Dominique Strauss-Kahn, the IMF’s managing director, said he would personally attend the Fund’s regular economic consultations with the largest systemic players, including the United States, the euro zone, China and Japan.
The IMF already conducts annual economic reviews of most of its member countries and reports on a range of issues including exchange rate moves and monetary and fiscal policy.
The Fund has a mixed track record when it comes to identifying the seeds of crisis and getting countries to change their policies before it is too late.
Some critics argue that the IMF cannot be a respected voice in the global economy until all of its members feel their views are heard on world policy decisions.

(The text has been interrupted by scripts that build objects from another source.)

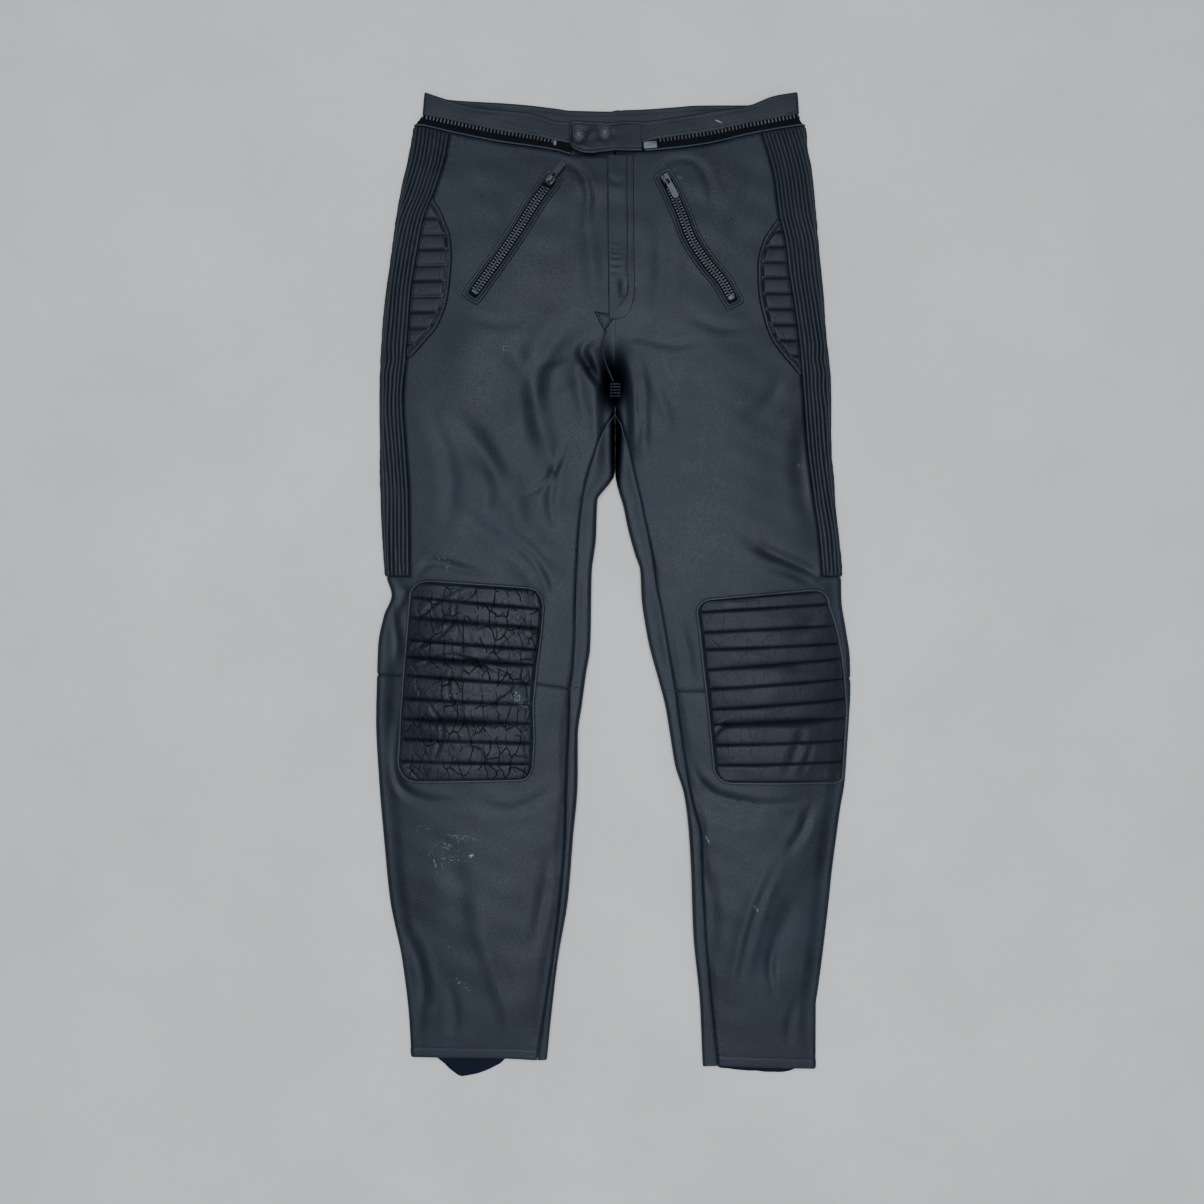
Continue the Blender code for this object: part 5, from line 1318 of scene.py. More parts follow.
def cross_back(side, table):
    """Drops of the knee seam or the hem over the back's columns, from the inseam to the side."""
    front = column_lines(side)
    ends = line_drops(side, [front[-1], front[0]], table)
    return mix(ends[0], ends[1], np.linspace(0.0, 1.0, BACK_COLUMNS + 1))


def back_part(side, part, tops, bottoms, rows):
    """One panel of the back, from a waist or knee line down to a knee or hem line."""
    name = side["name"] + "_" + part
    drops = mix(tops[None, :], bottoms[None, :], crowded(rows, 0.3)[:, None])
    places = places_on(back_lines(side), drops)
    end = 2.0 * half_ring(side, drops) + under_place(side, drops)
    sink = seam_sink(places - inseam_place(side, drops), drops) + seam_sink(end - places, drops)
    outer, inner = raise_grid(side, places, drops, -sink)
    hold_edge(side, (outer, inner), drops, 0)
    piece = wall(name + "_leather", outer, inner, LEATHER_BACK)
    declare(piece, cut_of(places, drops), name + "_panel")


def thigh_and_calf_back(side):
    waist = seam_drops(side, back_lines(side), "panel_top", under=True) + BACK_WAIST_SEAM
    knee, hem = cross_back(side, side["knee_seam"]), cross_back(side, side["hem"])
    back_part(side, "back", waist, knee - SEAM, THIGH_BACK_ROWS)
    back_part(side, "calf", knee + SEAM, hem, CALF_BACK_ROWS)


def inseam_edges():
    """Edge of the turned leather that stands up along each inseam, in the lighter piping leather: a
    painted highlight on the seam's ridge.
    """
    beads = []
    for side, hem in ((RIGHT, 985.0), (LEFT, 990.0)):
        drops = np.arange(336.0, hem, 3.0)
        places = inseam_place(side, drops) + 1.7
        spots = ring_point(side, places, drops) + ring_normal(side, places, drops) * 0.1
        beads.append(tube(spots, 0.5, 6))
    fitting("inseam_edges", beads, LIT_PIPING)


RIB_COLUMNS = 8
RIB_ROWS = 150
PLAIN_COLUMNS = 5
RIB_SAG = Table("drop sway", [
    (36, 0.0), (110, 0.5), (170, -0.3), (235, 0.2), (268, -0.6), (282, 1.1), (296, -0.5),
    (312, 0.8), (340, -0.2), (400, 0.3), (470, -0.4), (509, 0.2),
])


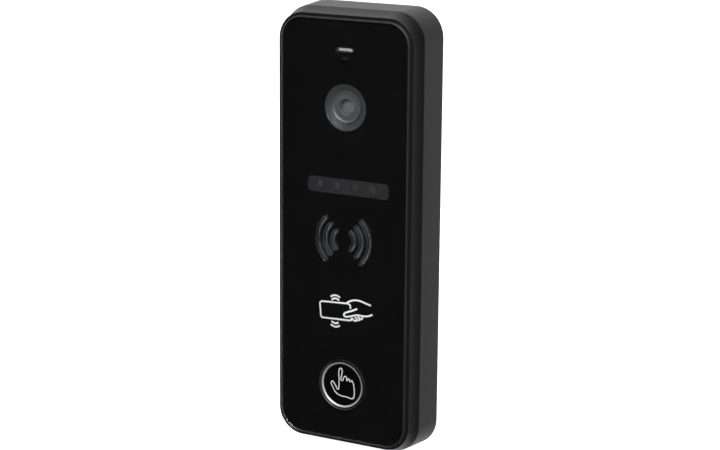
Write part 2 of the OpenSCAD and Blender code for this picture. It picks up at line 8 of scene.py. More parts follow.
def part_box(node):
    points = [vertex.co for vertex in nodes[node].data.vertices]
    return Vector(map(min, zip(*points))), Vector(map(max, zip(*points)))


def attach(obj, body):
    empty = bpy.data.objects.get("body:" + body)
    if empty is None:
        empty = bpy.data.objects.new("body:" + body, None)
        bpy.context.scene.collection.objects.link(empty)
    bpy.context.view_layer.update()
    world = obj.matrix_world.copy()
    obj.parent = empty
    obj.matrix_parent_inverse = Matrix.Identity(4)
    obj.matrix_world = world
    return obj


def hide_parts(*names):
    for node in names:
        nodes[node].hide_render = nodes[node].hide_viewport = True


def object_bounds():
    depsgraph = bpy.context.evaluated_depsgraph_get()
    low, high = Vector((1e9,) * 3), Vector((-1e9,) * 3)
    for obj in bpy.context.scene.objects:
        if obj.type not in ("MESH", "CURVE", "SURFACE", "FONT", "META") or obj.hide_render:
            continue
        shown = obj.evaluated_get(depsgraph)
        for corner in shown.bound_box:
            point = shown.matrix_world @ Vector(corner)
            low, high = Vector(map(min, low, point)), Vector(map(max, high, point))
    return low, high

“As long as the Fund is seen as an organization in which all decisions are taken by a relatively small number of rich countries, and then announced in the name of the international community, mistrust in the Fund will persist in many regions of the world,” Russian Finance Minister Alexei Kudrin said.
The IMF is well aware that its leadership is heavily skewed toward the United States and Europe, and it must give dynamic emerging markets greater power, but no consensus was reached on Saturday on how to do that.
The IMF’s Strauss-Kahn said he expected an agreement within weeks, which would be in time to meet a self-imposed deadline of deciding by next month’s G20 summit in Seoul.
U.S. Treasury Secretary Timothy Geithner said IMF reform and foreign exchange rate policies were directly linked, and if emerging markets want greater say they must release their grip on tightly managed currencies.
Strauss-Kahn put it slightly differently, saying only that with greater representation comes greater responsibility.
“You cannot be at the center and be a freerider,” he said.